# [DATA LINES]

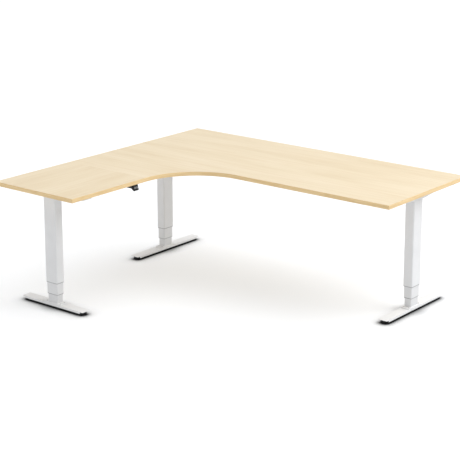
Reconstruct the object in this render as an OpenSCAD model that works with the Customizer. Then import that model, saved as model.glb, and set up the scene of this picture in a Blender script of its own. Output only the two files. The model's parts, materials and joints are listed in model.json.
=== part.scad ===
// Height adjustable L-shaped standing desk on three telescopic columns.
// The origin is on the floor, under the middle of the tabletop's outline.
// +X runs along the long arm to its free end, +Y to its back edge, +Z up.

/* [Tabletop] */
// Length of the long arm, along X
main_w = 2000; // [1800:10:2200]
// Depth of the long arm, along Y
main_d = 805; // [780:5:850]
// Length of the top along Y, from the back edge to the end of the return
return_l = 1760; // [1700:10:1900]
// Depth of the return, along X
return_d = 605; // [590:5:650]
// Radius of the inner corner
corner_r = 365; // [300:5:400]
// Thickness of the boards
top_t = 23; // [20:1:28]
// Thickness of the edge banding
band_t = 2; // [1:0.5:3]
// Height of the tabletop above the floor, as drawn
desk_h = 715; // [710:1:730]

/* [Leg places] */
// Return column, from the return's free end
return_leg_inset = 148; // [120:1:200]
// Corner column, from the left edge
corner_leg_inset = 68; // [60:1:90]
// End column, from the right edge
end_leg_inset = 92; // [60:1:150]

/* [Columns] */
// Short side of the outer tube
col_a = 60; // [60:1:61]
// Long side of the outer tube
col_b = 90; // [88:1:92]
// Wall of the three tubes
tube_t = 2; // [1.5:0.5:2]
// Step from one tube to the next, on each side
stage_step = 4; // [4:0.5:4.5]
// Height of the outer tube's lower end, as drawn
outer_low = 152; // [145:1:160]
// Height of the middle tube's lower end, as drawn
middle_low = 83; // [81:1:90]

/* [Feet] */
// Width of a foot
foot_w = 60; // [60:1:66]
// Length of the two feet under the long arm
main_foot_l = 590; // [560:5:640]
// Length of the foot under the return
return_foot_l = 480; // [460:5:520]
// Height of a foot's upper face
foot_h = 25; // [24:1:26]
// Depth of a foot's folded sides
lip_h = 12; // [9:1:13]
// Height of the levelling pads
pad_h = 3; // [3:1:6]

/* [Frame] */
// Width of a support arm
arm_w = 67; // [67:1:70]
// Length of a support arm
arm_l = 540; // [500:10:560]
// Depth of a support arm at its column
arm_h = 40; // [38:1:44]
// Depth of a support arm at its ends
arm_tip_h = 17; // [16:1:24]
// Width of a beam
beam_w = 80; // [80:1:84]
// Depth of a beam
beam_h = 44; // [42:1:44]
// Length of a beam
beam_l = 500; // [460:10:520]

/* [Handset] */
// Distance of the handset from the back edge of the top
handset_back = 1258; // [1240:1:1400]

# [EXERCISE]
Can you give every line above again, exactly as written?

# [REPLY TO THE EXERCISE]
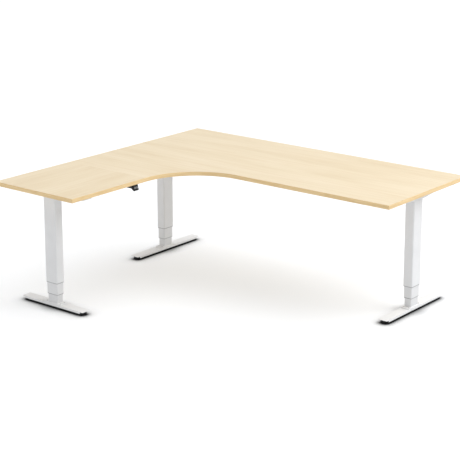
Reconstruct the object in this render as an OpenSCAD model that works with the Customizer. Then import that model, saved as model.glb, and set up the scene of this picture in a Blender script of its own. Output only the two files. The model's parts, materials and joints are listed in model.json.
=== part.scad ===
// Height adjustable L-shaped standing desk on three telescopic columns.
// The origin is on the floor, under the middle of the tabletop's outline.
// +X runs along the long arm to its free end, +Y to its back edge, +Z up.

/* [Tabletop] */
// Length of the long arm, along X
main_w = 2000; // [1800:10:2200]
// Depth of the long arm, along Y
main_d = 805; // [780:5:850]
// Length of the top along Y, from the back edge to the end of the return
return_l = 1760; // [1700:10:1900]
// Depth of the return, along X
return_d = 605; // [590:5:650]
// Radius of the inner corner
corner_r = 365; // [300:5:400]
// Thickness of the boards
top_t = 23; // [20:1:28]
// Thickness of the edge banding
band_t = 2; // [1:0.5:3]
// Height of the tabletop above the floor, as drawn
desk_h = 715; // [710:1:730]

/* [Leg places] */
// Return column, from the return's free end
return_leg_inset = 148; // [120:1:200]
// Corner column, from the left edge
corner_leg_inset = 68; // [60:1:90]
// End column, from the right edge
end_leg_inset = 92; // [60:1:150]

/* [Columns] */
// Short side of the outer tube
col_a = 60; // [60:1:61]
// Long side of the outer tube
col_b = 90; // [88:1:92]
// Wall of the three tubes
tube_t = 2; // [1.5:0.5:2]
// Step from one tube to the next, on each side
stage_step = 4; // [4:0.5:4.5]
// Height of the outer tube's lower end, as drawn
outer_low = 152; // [145:1:160]
// Height of the middle tube's lower end, as drawn
middle_low = 83; // [81:1:90]

/* [Feet] */
// Width of a foot
foot_w = 60; // [60:1:66]
// Length of the two feet under the long arm
main_foot_l = 590; // [560:5:640]
// Length of the foot under the return
return_foot_l = 480; // [460:5:520]
// Height of a foot's upper face
foot_h = 25; // [24:1:26]
// Depth of a foot's folded sides
lip_h = 12; // [9:1:13]
// Height of the levelling pads
pad_h = 3; // [3:1:6]

/* [Frame] */
// Width of a support arm
arm_w = 67; // [67:1:70]
// Length of a support arm
arm_l = 540; // [500:10:560]
// Depth of a support arm at its column
arm_h = 40; // [38:1:44]
// Depth of a support arm at its ends
arm_tip_h = 17; // [16:1:24]
// Width of a beam
beam_w = 80; // [80:1:84]
// Depth of a beam
beam_h = 44; // [42:1:44]
// Length of a beam
beam_l = 500; // [460:10:520]

/* [Handset] */
// Distance of the handset from the back edge of the top
handset_back = 1258; // [1240:1:1400]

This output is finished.